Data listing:
** Begin **

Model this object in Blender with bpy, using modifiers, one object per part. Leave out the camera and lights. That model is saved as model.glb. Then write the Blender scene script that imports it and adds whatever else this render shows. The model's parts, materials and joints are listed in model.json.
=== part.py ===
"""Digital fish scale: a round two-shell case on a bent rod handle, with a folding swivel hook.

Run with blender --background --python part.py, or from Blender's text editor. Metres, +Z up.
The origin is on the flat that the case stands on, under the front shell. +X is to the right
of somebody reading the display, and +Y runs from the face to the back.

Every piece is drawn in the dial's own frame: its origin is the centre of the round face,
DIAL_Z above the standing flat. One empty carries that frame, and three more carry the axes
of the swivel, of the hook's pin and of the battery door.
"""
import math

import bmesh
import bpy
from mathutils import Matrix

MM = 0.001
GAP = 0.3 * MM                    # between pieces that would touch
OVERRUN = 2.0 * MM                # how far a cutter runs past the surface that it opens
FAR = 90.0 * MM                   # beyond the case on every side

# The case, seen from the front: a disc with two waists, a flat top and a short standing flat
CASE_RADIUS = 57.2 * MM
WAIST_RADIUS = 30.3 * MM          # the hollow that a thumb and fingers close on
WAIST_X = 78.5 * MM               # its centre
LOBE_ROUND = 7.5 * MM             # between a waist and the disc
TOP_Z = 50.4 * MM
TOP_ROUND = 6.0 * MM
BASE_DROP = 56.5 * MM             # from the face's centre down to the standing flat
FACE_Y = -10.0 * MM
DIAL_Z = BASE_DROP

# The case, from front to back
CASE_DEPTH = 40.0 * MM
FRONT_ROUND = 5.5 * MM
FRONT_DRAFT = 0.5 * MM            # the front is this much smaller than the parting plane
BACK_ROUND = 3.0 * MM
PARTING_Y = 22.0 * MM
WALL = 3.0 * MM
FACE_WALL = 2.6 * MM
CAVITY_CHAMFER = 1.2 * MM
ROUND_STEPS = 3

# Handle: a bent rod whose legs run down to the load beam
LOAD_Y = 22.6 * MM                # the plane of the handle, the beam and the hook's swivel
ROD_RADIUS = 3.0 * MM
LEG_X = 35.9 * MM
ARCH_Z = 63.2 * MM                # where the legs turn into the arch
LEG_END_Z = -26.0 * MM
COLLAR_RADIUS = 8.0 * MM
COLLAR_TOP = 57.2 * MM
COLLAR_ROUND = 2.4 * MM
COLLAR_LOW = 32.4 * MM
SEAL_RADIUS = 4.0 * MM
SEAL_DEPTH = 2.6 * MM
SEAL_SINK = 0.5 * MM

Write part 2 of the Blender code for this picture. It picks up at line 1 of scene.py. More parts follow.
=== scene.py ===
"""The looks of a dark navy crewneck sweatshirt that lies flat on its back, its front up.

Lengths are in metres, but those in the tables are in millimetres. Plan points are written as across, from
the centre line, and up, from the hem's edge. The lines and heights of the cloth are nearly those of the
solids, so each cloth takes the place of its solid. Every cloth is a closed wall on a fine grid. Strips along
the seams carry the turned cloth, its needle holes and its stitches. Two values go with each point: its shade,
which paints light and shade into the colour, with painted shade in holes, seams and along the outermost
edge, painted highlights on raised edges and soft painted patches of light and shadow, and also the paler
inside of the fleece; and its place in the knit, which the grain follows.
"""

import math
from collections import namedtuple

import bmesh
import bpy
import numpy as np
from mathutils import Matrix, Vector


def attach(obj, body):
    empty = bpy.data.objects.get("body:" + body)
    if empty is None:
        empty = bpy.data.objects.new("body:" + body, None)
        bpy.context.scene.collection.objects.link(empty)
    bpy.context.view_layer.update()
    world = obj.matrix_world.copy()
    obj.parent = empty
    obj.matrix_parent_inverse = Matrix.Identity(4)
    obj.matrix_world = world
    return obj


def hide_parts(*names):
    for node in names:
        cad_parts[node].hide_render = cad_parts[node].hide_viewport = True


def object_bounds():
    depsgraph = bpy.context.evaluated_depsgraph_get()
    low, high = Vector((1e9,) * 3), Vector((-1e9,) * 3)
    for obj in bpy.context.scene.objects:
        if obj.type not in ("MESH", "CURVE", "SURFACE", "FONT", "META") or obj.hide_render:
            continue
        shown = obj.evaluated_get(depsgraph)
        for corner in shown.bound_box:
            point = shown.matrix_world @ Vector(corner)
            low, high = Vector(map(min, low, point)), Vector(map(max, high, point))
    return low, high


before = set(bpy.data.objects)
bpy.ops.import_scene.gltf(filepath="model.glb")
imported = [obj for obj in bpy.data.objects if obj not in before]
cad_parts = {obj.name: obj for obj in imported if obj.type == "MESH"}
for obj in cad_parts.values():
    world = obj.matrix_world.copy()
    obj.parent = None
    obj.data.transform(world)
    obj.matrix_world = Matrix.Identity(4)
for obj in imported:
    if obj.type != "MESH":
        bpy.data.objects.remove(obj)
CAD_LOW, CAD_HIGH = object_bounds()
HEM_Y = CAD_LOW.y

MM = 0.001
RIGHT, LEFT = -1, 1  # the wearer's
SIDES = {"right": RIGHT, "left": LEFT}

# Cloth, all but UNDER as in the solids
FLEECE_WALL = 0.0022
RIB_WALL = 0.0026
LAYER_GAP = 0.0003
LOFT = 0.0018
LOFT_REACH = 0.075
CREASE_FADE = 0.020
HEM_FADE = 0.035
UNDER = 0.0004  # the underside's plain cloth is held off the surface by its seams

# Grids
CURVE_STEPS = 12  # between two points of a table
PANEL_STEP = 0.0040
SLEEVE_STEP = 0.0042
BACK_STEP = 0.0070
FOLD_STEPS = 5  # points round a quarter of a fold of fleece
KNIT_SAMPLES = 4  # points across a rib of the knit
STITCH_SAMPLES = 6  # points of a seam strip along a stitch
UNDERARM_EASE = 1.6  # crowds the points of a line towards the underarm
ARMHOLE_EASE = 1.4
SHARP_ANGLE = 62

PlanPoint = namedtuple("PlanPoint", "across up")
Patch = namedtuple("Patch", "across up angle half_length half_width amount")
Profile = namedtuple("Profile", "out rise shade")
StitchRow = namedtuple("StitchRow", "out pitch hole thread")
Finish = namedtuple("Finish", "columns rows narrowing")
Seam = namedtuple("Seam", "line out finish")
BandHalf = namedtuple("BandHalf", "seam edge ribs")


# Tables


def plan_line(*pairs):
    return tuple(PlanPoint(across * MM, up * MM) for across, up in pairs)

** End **

**What to work on:** Return the exact lines from the line with "obj.matrix_parent_inverse = Matrix.Identity(4)" to the line with "SHARP_ANGLE = 62", inclusive of both, with nothing added.

**Output of the task:**
    obj.matrix_parent_inverse = Matrix.Identity(4)
    obj.matrix_world = world
    return obj


def hide_parts(*names):
    for node in names:
        cad_parts[node].hide_render = cad_parts[node].hide_viewport = True


def object_bounds():
    depsgraph = bpy.context.evaluated_depsgraph_get()
    low, high = Vector((1e9,) * 3), Vector((-1e9,) * 3)
    for obj in bpy.context.scene.objects:
        if obj.type not in ("MESH", "CURVE", "SURFACE", "FONT", "META") or obj.hide_render:
            continue
        shown = obj.evaluated_get(depsgraph)
        for corner in shown.bound_box:
            point = shown.matrix_world @ Vector(corner)
            low, high = Vector(map(min, low, point)), Vector(map(max, high, point))
    return low, high


before = set(bpy.data.objects)
bpy.ops.import_scene.gltf(filepath="model.glb")
imported = [obj for obj in bpy.data.objects if obj not in before]
cad_parts = {obj.name: obj for obj in imported if obj.type == "MESH"}
for obj in cad_parts.values():
    world = obj.matrix_world.copy()
    obj.parent = None
    obj.data.transform(world)
    obj.matrix_world = Matrix.Identity(4)
for obj in imported:
    if obj.type != "MESH":
        bpy.data.objects.remove(obj)
CAD_LOW, CAD_HIGH = object_bounds()
HEM_Y = CAD_LOW.y

MM = 0.001
RIGHT, LEFT = -1, 1  # the wearer's
SIDES = {"right": RIGHT, "left": LEFT}

# Cloth, all but UNDER as in the solids
FLEECE_WALL = 0.0022
RIB_WALL = 0.0026
LAYER_GAP = 0.0003
LOFT = 0.0018
LOFT_REACH = 0.075
CREASE_FADE = 0.020
HEM_FADE = 0.035
UNDER = 0.0004  # the underside's plain cloth is held off the surface by its seams

# Grids
CURVE_STEPS = 12  # between two points of a table
PANEL_STEP = 0.0040
SLEEVE_STEP = 0.0042
BACK_STEP = 0.0070
FOLD_STEPS = 5  # points round a quarter of a fold of fleece
KNIT_SAMPLES = 4  # points across a rib of the knit
STITCH_SAMPLES = 6  # points of a seam strip along a stitch
UNDERARM_EASE = 1.6  # crowds the points of a line towards the underarm
ARMHOLE_EASE = 1.4
SHARP_ANGLE = 62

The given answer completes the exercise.